Close Your Eyes and You’ll Soon Forget Benny Green Is Alone on Stage
Appearing at Birdland, he makes full use of the orchestral possibilities of the piano, at times playing like he’s got four hands, simulating an entire big band.
Benny Green
Birdland, Through August 20
‘Solo,’ Sunnyside Records
A quick tale of two Italian-American singers: Someone once asked Dion DiMucci what he thought of Vic Damone, and he responded, “It sounded like all he ever did was take singing lessons.” That’s sort of the way Benny Green plays the piano — you get the feeling all he ever does is practice, study, and perform 24/7. He has the kind of chops that are all-consuming: To paraphrase the late Gilbert Gottfried, if chops were a crime, he would be on death row.
At 60, Benny Green is one of the more imposing jazz pianists of our time; an hour-long solo set by Mr. Green includes more piano than I’ve heard in the last month. He’s in the middle of a six-show, three-night run of solo performances at Birdland, which also dovetails with the release of his new album, titled simply “Solo.”
Most artists during their gigs take at least a moment to plug and sell any new releases, or, as Birdland’s majordomo, Gianni Valenti, always announces, “If you’d like to take the music home with you….” With characteristic modesty, Mr. Green didn’t even mention he had a new album.
Whereas his contemporary, Bill Charlap, made a name for himself as a steadfast interpreter of what we call The Great American Songbook — Jerome Kern, George Gershwin, and company — Mr. Green’s speciality lands slightly to the left of that. He does play those jazz standards, which mostly originated in Broadway musicals, but his real focus is compositions by the great pianists of jazz history: Horace Silver, Randy Weston, Tommy Flanagan, John Hicks, Hank Jones, and those two iconic figureheads, jazz’s foremost pianist-composers, Duke Ellington and Thelonious Monk.
Mr. Green began his late set on Friday with the closest thing to a show tune he would play that night, “Time After Time,” written for Frank Sinatra in the 1946 movie “It Happened in Brooklyn.” Mr. Green started by laying out Jule Styne’s melody slowly and deliberately, using the tune itself as its own introduction, with suspenseful pauses between the key phrases. Even before the end of that rubato first chorus, he gradually began to work in Art Tatum-esque decorations.

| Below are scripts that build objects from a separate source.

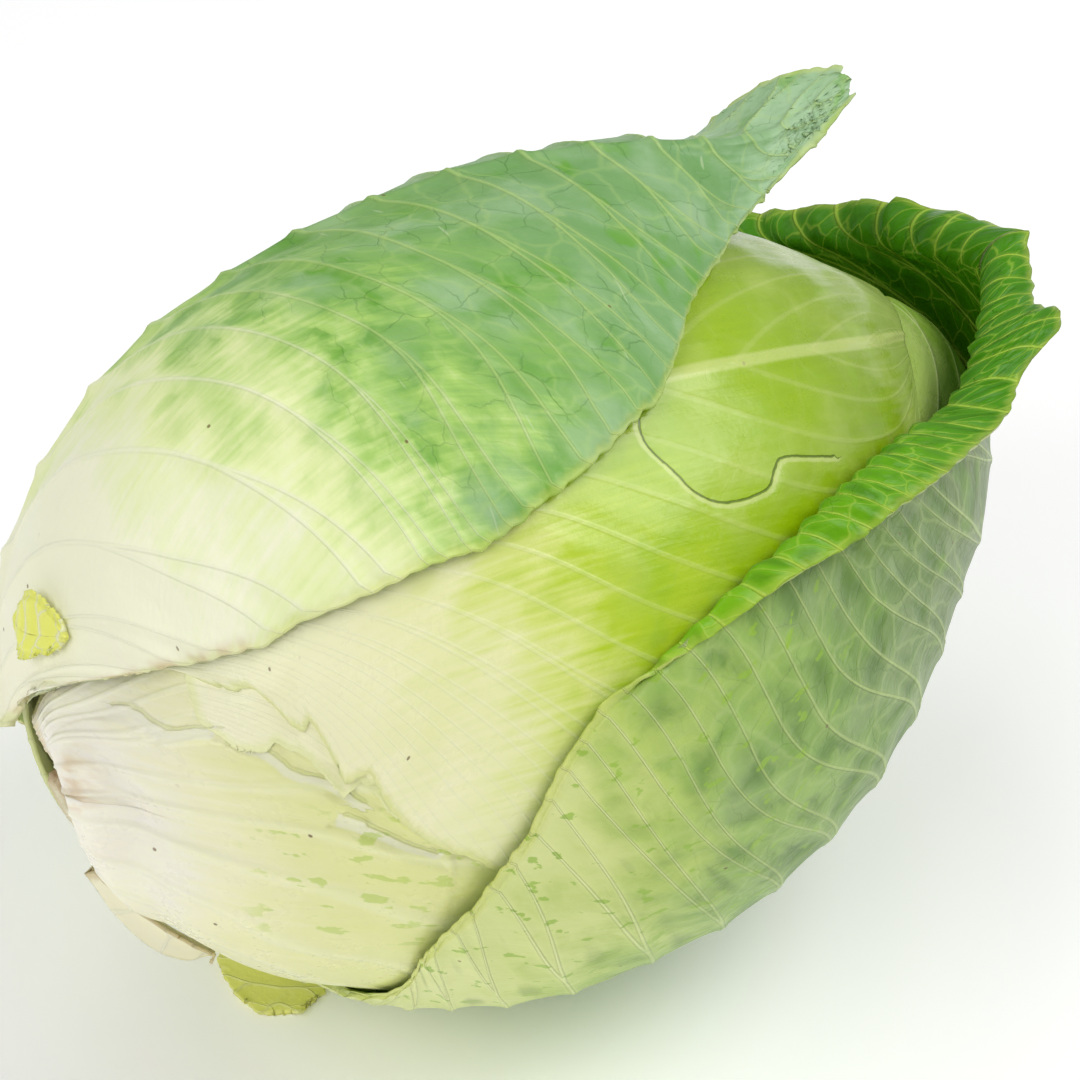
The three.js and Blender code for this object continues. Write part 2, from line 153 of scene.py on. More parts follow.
def clear_of_head(points, clearance):
    """Moves points outwards until they clear the head's surface by the given distance."""
    shape = points.shape
    flat = points.reshape(-1, 3)
    clearance = np.broadcast_to(clearance, shape[:-1]).reshape(-1)
    start = MERIDIAN[:-1]
    step = np.diff(MERIDIAN, axis=0)
    normal = np.stack([-step[:, 1], step[:, 0]], -1) / np.linalg.norm(step, axis=1)[:, None]
    result = np.empty_like(flat)
    for first in range(0, len(flat), BATCH):
        part = flat[first:first + BATCH]
        radius = np.hypot(part[:, 1], part[:, 2])
        at = np.stack([part[:, 0], radius], -1)
        offset = at[:, None] - start[None]
        t = clamp01((offset * step).sum(-1) / (step**2).sum(-1))
        gap = np.linalg.norm(offset - t[..., None] * step, axis=-1)
        best = gap.argmin(1)
        every = np.arange(len(part))
        foot = start[best] + t[every, best][:, None] * step[best]
        away = normal[best]
        distance = np.sign(((at - foot) * away).sum(-1)) * gap[every, best]
        wanted = clearance[first:first + BATCH]
        reach = (distance + wanted + np.hypot(distance - wanted, SOFTNESS)) / 2
        moved = foot + away * reach[:, None]
        scale = moved[:, 1] / np.maximum(radius, 1e-6)
        moved = np.stack([moved[:, 0], part[:, 1] * scale, part[:, 2] * scale], -1)
        result[first:first + BATCH] = moved
    return result.reshape(shape)


def on(tau, psi, distance):
    """A point at a distance from the head: psi turns from the top (0) over the near side (90)."""
    t = math.radians(tau)
    x, radius = meridian(t)
    x2, radius2 = meridian(t + 1e-4)
    away = np.array([radius - radius2, x2 - x])
    away = away / np.linalg.norm(away)
    r = radius + away[1] * distance
    turn = math.radians(psi)
    return x + away[0] * distance, -r * math.sin(turn), r * math.cos(turn)


def laid(*places):
    """Points on the head's own surface, each given as (tau, psi)."""
    return [on(tau, psi, 0) for tau, psi in places]


def even(value):
    """The same value all over a leaf."""
    return lambda u, v, side: value + 0 * u * v


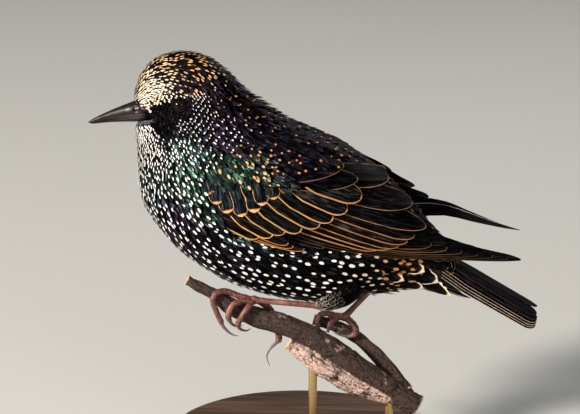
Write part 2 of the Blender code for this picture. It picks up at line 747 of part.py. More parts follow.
def wing_room(side):
    """What is cut from the body to seat a folded wing: all outside the wing's inner face."""
    outline = []
    for share in SHOULDER_STATIONS:
        middle, across = shoulder_row(share, ROOM_MARGIN)
        outline.append((middle - Vector((ROOM_MARGIN * (1 - share), 0)), across))
    for low, high in ROOM_REAR:
        outline.append(((Vector(low) + Vector(high)) / 2, (Vector(high) - Vector(low)) / 2))
    rows = []
    for middle, across in outline:
        deeper = ROOM_DEEPER * (0.4 + 0.6 * ease((middle.x - SHOULDER_REAR[0]) / 20 + 1))
        inner = wing_inner(middle.x) + GAP + deeper
        rows.append((middle, across, -ROOM_OUTSIDE, inner + ROOM_OUTSIDE))
    return wing_slab("room", rows, side, 6)


def tail_point(u, v, depth):
    """The point of the tail's upper face u along it and v across it, at that depth below."""
    root, tip = Vector((TAIL_ROOT[0], 0, TAIL_ROOT[1])), Vector((TAIL_TIP[0], 0, TAIL_TIP[1]))
    way = (tip - root).normalized()
    up = Vector((-way.z, 0, way.x))
    down = depth + TAIL_ARCH * v * v - v * math.sin(TAIL_ROLL)
    point = root + way * u - up * down
    return (point.x, v * math.cos(TAIL_ROLL), point.z)


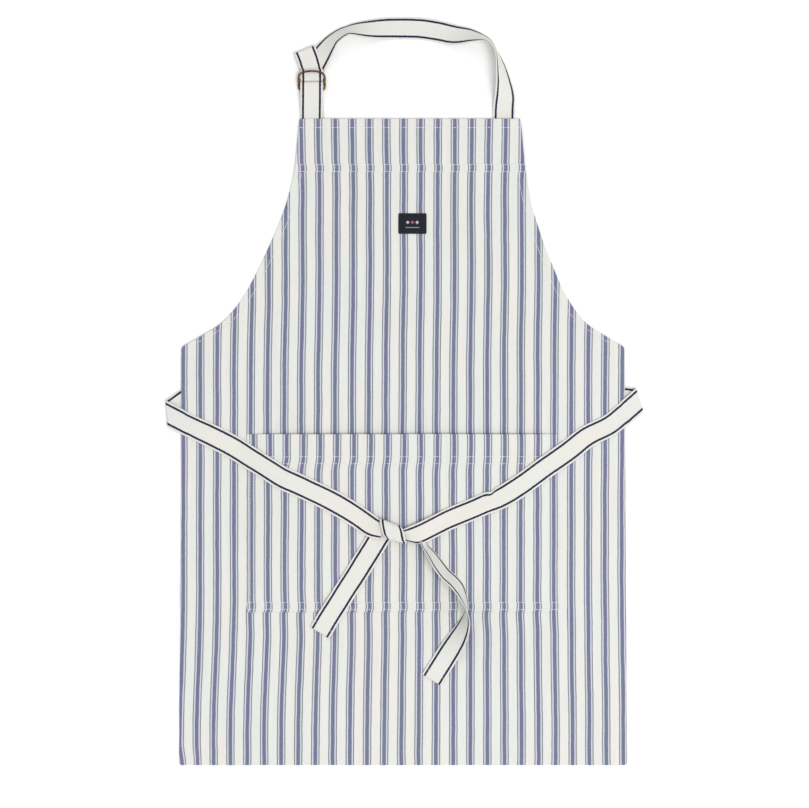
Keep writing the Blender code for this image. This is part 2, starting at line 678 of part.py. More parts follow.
def build_strap(halter):
    """Neck strap: under both rings, back over the first, and round the neck to the bib."""
    profile = [(FREE_END_START, STRAP_HIGH)]
    for n in range(9):
        angle = math.pi / 2 + math.pi * n / 8
        radius = (STRAP_HIGH - STRAP_LOW) / 2
        profile.append((STRAP_WRAP_Y + radius * math.cos(angle),
                        STRAP_LOW + radius + radius * math.sin(angle)))
    profile.append((STRAP_WRAP_END, STRAP_LOW))
    middle, normals = ring_tape_rows(profile)
    normals = [[-n for n in row] for row in normals]
    centres = through([(x, y, 0.0) for x, y in STRAP_ROUTE], 0.010)
    last = len(centres) - 1
    for i, (centre, heading) in enumerate(zip(centres, headings(centres))):
        place = i / last * (len(STRAP_TILTS) - 1)
        low = min(int(place), len(STRAP_TILTS) - 2)
        tilt = math.radians(STRAP_TILTS[low] + (STRAP_TILTS[low + 1] - STRAP_TILTS[low]) * (place - low))
        if centre.y < BIB_Y + STRAP_LEVEL:
            heading = Vector((0.0, -1.0, 0.0))
        across = -side_of(heading)
        wide = across * math.cos(tilt) + Vector((0, 0, math.sin(tilt)))
        normal = Vector((0, 0, math.cos(tilt))) - across * math.sin(tilt)
        rest = STRAP_LOW + RING_TAPE / 2 * math.sin(tilt)
        row = [centre + wide * (RING_TAPE * (c / TAPE_COLUMNS - 0.5)) + Vector((0, 0, rest))
               for c in range(TAPE_COLUMNS + 1)]
        middle.append(row)
        normals.append([normal] * len(row))
    tape_shell("neck_strap", middle, normals, parent=halter)


def build_free_end(halter):
    start = Vector((*FREE_END[0], 0.0))
    top = STRAP_HIGH + TAPE / 2
    hinge = pivot("free_end_pivot", (start.x, start.y, top))
    centres = through([(x, y, 0.0) for x, y in FREE_END], 0.006)

    def rest(x, y):
        return STRAP_HIGH - TAPE / 2

    laid_tape("neck_strap_free_end", centres, RING_TAPE, cut=(Vector((1, 0, 0)), None),
              under=rest, parent=hinge)


def build_sewn_ends():
    """The ends of the tab and of the strap, caught behind the bib."""
    edge = BIB_Y + CLEAR
    for name, centre, thick in (("ring_tab_sewn_end", RING_X, TAPE * 2 + CLEAR),
                                ("neck_strap_sewn_end", STRAP_ROUTE[-1][0], TAPE)):
        lower = [[(centre + RING_TAPE * k, y, 0.0) for k in (-0.5, 0.5)] for y in (SEWN_Y, edge)]
        upper = [[(x, y, thick) for x, y, z in row] for row in lower]
        slab(name, lower, upper, COTTON)


# ---------------------------------------------------------------- assembly

def main():
    clear_scene()
    halter = pivot("halter_pivot", HALTER_AXIS)
    waist = pivot("waist_pivot", WAIST_AXIS)
    build_body()
    build_pocket()
    build_label()
    build_threads()
    build_label_thread()
    build_ties(waist)
    build_knot(waist)
    build_left_tail(waist)
    build_right_tail(waist)
    build_sewn_ends()
    build_tab(halter)
    build_strap(halter)
    build_free_end(halter)
    build_ring("ring_back", (RING_X, BACK_RING_Y, BACK_RING_Z), 0.0, halter)
    build_ring("ring_front", (RING_X, FRONT_RING_Y, FRONT_RING_Z), FRONT_RING_TILT, halter)


main()
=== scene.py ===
import math

import bpy
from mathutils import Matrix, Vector, noise


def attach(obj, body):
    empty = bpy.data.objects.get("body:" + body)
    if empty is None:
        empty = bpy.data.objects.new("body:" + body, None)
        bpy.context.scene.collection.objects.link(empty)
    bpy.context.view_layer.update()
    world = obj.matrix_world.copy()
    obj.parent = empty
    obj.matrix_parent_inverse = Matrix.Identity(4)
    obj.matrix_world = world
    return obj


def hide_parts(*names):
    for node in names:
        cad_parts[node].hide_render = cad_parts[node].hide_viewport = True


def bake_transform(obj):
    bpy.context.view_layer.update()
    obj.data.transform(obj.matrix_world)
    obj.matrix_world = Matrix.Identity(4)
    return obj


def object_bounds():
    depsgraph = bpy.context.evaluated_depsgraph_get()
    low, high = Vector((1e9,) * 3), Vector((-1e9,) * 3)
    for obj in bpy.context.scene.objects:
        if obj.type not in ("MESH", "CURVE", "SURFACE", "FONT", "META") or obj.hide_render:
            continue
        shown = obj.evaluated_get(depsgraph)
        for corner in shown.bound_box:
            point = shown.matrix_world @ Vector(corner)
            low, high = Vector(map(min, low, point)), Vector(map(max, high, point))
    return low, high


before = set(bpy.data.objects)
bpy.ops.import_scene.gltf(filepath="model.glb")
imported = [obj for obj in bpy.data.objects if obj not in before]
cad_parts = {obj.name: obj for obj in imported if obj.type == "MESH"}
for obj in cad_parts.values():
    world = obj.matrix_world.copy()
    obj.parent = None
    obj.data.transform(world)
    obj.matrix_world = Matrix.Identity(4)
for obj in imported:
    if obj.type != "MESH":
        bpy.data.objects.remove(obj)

cadLow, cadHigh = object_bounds()
print("frame loaded:", len(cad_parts), "nodes")


# Camera, light and floor

studio = {
    "lens": 100.0,
    "sensor": 36.0,
    "eyeHeight": 3.146,
    "eyeBelowMiddle": 0.0182,    # the camera looks down a little below the apron's middle
    "floorSize": 14.0,
    "floorDrop": 0.0004,
    "floorColour": (0.955, 0.955, 0.955, 1.0),
    "worldStrength": 0.76,
    "keyPlace": (1.6, -1.3, 4.6),
    "keySize": 2.4,
    "keyPower": 117.0,
}


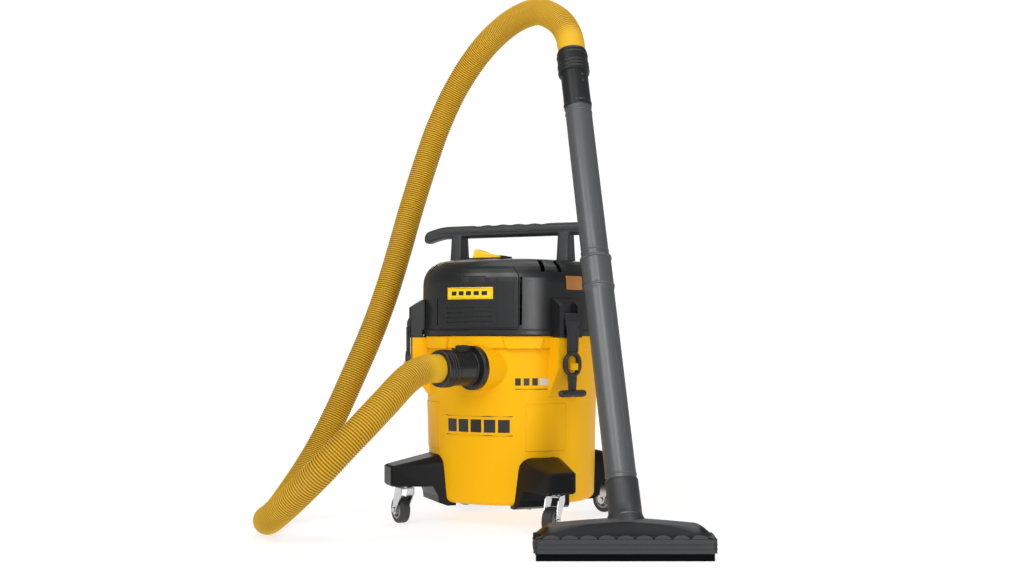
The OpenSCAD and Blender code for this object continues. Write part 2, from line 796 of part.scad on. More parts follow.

If the first tune was the most Broadway, the second was the funkiest blues. This was “Grooveyard,” written by Carl Perkins and first introduced on a 1958 album by tenor saxophonist Harold Land. Mr. Green’s playing on the blues may be even more imaginative than what he plays on standards; here he’s less tethered to a discernible melody and even more inventive, while remaining firmly within the agreed upon framework of the blues.
Both here and on “Time After Time” — and elsewhere throughout the evening — Mr. Green made full use of the orchestral possibilities of the piano: Certain passages are played in solo, highlighting individual notes of the improvised melody, like a horn soloist; other parts are played like he’s got four hands, simulating an entire big band with all 17 member playing as loudly and energetically as possible. He often builds to block chords and other means of phrasing that create a veritable orchestral tutti — that moment after a solo when the whole ensemble comes charging back in.
Chops were really flying with Hank Jones’s high-intensity “Minor Contention” (1956); if you closed your eyes, you would swear that two pianists — or more — were playing in tandem. This was followed by other numbers in a minor mode, among them Tommy Flanagan’s “Minor Mishap,” the only number from the late set that is actually on the “Solo” album, while Duke Pearson’s “Say You’re Mine” was also in minor but hardly a mishap.
There also were several highly heartfelt ballads, such as “Some Other Spring” from the Billie Holiday songbook, and “Naima’s Love Song” — composed by John Hicks and named for his daughter — which he played with a floating quality that made me think of Bill Evans.
Mr. Green concluded with a romping reading of Duke Ellington’s 1950 “Love You Madly.” He employed heavy chords but swung mightily, phrasing in highly staccato fashion. The pronounced spaces between the phrases seemed to be accommodating imaginary dancers on the stage with him, twirling about the concert Yamaha.
This was a kind of encore: Mr. Green had already built to a climax with a breathtakingly fast reading of Horace Silver’s 1957 “No Smokin’.” Not only did his reading of the tune completely defy the command uttered in its own title, but, indeed, the keyboard got so smoking hot that I fully expected the fire department to break down the door and come charging into the Birdland Theater.